Written problem: Extract every line that contains the string "body".

Information provided:
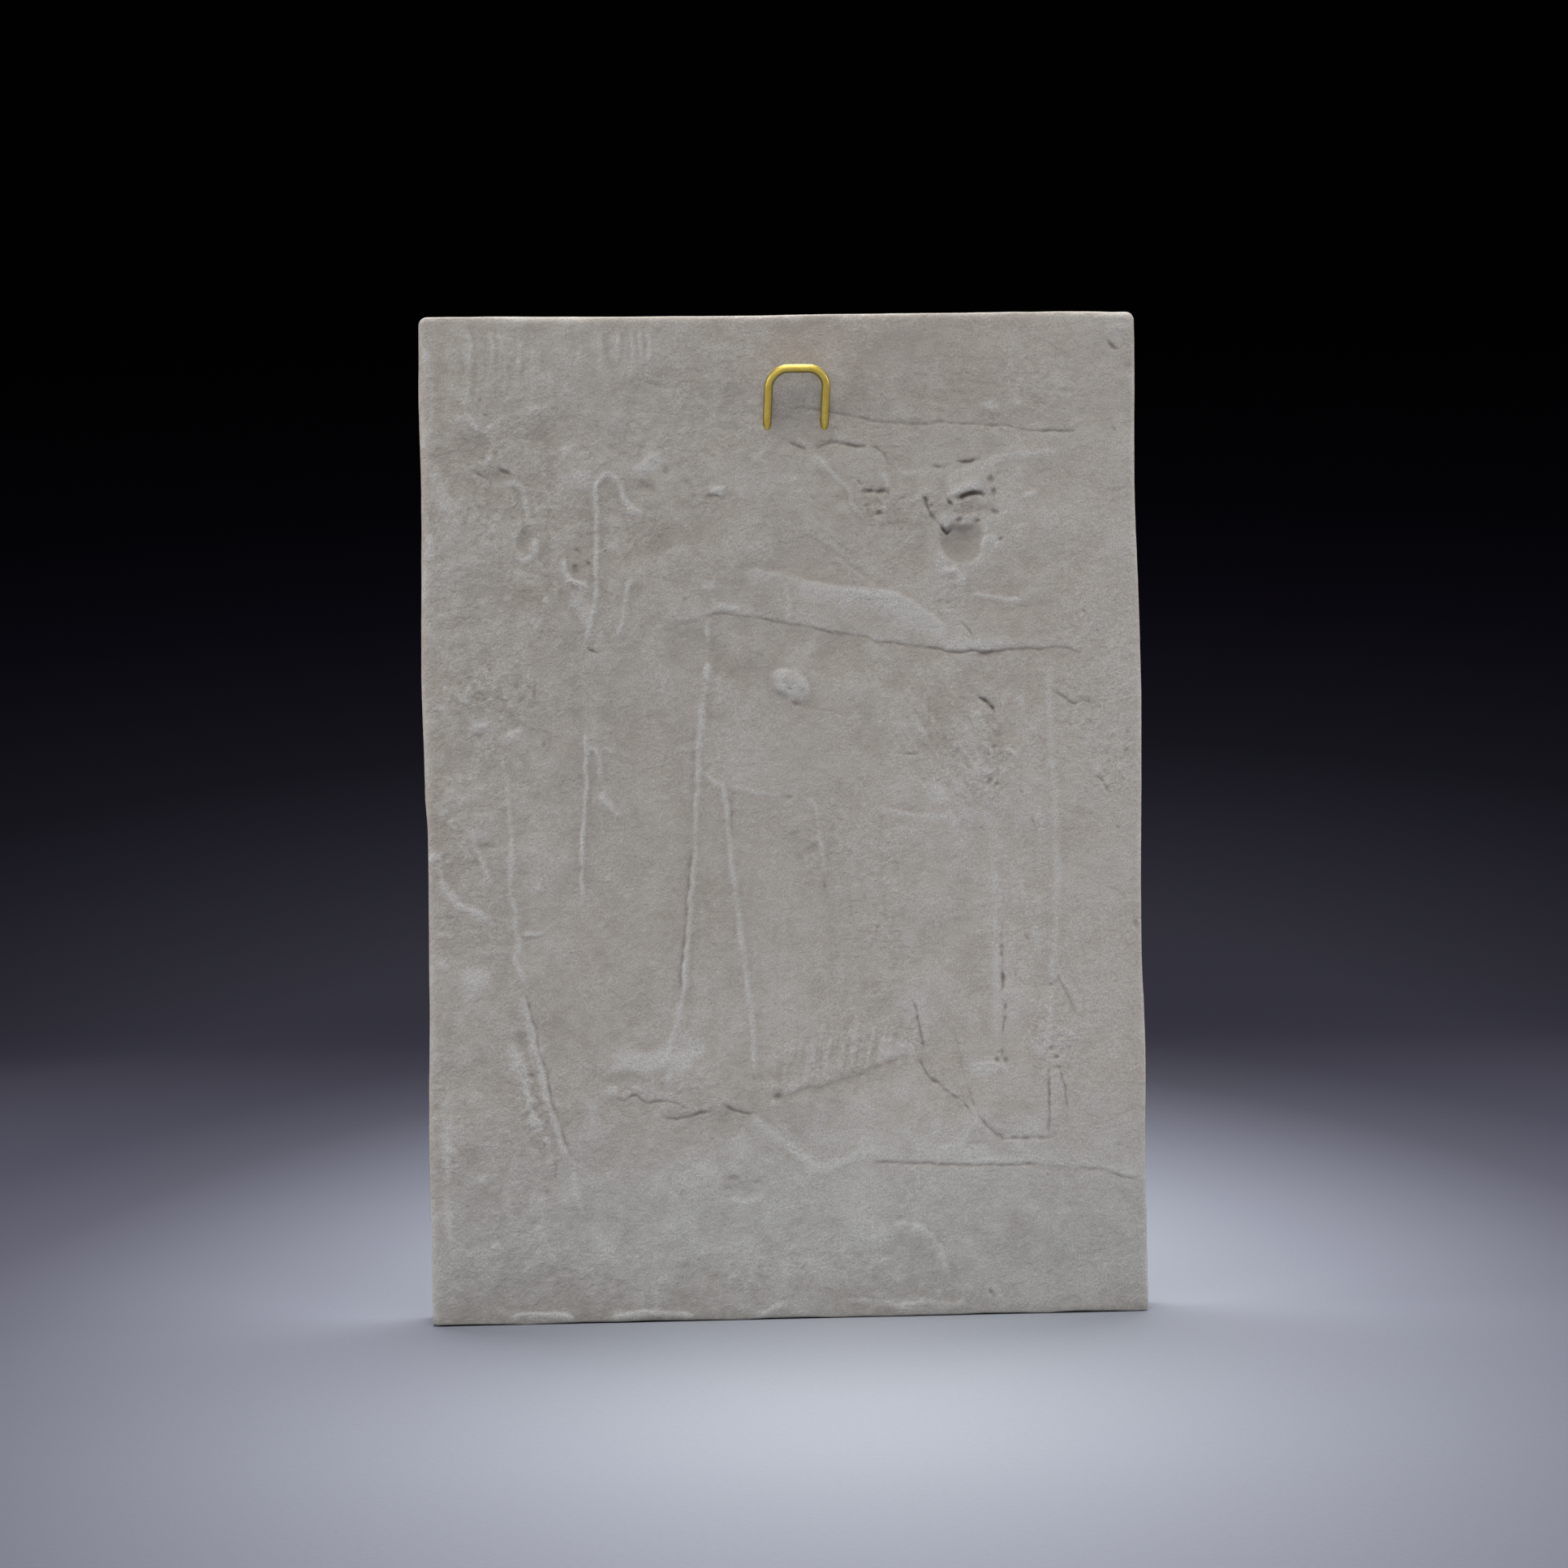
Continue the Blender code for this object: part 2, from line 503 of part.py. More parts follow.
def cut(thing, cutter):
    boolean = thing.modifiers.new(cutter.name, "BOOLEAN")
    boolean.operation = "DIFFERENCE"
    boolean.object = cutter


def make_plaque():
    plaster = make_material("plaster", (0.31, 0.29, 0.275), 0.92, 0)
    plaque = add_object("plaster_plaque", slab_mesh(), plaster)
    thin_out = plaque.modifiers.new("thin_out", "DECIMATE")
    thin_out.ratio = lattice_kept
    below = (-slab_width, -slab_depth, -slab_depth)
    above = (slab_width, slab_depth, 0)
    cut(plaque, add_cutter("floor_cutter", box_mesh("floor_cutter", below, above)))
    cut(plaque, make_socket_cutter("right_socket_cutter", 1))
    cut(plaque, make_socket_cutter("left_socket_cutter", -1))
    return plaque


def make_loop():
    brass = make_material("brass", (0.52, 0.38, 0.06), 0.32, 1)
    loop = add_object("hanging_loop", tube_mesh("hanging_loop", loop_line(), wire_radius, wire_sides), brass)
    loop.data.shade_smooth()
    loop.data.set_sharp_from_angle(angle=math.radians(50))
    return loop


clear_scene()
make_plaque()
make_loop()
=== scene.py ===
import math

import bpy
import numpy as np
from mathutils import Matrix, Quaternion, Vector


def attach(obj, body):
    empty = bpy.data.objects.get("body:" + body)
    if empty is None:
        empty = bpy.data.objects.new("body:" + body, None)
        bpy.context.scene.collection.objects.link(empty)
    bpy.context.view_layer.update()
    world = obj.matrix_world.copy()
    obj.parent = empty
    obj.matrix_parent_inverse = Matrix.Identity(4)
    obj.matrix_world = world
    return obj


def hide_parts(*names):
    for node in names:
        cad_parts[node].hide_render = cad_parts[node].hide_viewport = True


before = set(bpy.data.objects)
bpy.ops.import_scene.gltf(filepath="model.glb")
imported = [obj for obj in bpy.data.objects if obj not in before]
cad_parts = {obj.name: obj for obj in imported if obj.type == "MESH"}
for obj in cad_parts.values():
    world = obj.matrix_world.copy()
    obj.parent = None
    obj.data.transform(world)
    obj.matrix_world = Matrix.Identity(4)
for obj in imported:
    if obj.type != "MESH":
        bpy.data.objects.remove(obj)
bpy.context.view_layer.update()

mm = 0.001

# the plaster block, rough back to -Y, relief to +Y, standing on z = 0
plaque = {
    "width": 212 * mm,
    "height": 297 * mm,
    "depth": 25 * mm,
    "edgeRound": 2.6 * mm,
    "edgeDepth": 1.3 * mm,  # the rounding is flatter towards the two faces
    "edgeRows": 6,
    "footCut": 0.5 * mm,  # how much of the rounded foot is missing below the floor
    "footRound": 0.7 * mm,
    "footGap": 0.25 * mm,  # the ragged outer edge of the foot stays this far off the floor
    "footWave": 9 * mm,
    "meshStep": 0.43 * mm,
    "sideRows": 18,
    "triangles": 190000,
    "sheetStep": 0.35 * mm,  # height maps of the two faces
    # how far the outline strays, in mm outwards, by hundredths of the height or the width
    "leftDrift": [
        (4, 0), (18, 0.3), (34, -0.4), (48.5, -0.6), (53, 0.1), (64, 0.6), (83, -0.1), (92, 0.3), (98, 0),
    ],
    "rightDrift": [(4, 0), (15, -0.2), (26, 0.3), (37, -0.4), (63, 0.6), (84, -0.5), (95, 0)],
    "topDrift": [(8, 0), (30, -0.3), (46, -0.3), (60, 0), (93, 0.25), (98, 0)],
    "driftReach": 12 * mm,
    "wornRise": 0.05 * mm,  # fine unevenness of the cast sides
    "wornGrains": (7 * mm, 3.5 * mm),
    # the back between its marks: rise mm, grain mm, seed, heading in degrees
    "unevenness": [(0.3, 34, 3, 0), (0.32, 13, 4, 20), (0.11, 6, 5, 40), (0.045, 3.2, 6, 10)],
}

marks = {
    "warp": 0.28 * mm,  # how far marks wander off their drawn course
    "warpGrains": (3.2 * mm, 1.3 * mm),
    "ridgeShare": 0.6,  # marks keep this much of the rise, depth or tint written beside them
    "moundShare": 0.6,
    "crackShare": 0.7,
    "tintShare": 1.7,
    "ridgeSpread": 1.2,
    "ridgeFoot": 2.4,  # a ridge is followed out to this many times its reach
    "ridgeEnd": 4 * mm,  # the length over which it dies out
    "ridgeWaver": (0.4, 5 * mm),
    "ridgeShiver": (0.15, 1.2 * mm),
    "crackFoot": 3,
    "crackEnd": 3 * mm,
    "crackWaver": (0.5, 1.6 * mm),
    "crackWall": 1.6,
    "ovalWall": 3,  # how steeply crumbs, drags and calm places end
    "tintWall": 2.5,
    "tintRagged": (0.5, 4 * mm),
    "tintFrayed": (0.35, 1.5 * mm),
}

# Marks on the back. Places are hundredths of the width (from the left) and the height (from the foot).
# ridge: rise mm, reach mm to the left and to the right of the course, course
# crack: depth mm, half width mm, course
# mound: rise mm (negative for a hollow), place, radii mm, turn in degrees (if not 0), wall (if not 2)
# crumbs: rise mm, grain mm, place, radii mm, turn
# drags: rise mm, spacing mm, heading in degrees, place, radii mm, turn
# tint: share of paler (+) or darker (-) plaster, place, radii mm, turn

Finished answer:
def attach(obj, body):
    empty = bpy.data.objects.get("body:" + body)
        empty = bpy.data.objects.new("body:" + body, None)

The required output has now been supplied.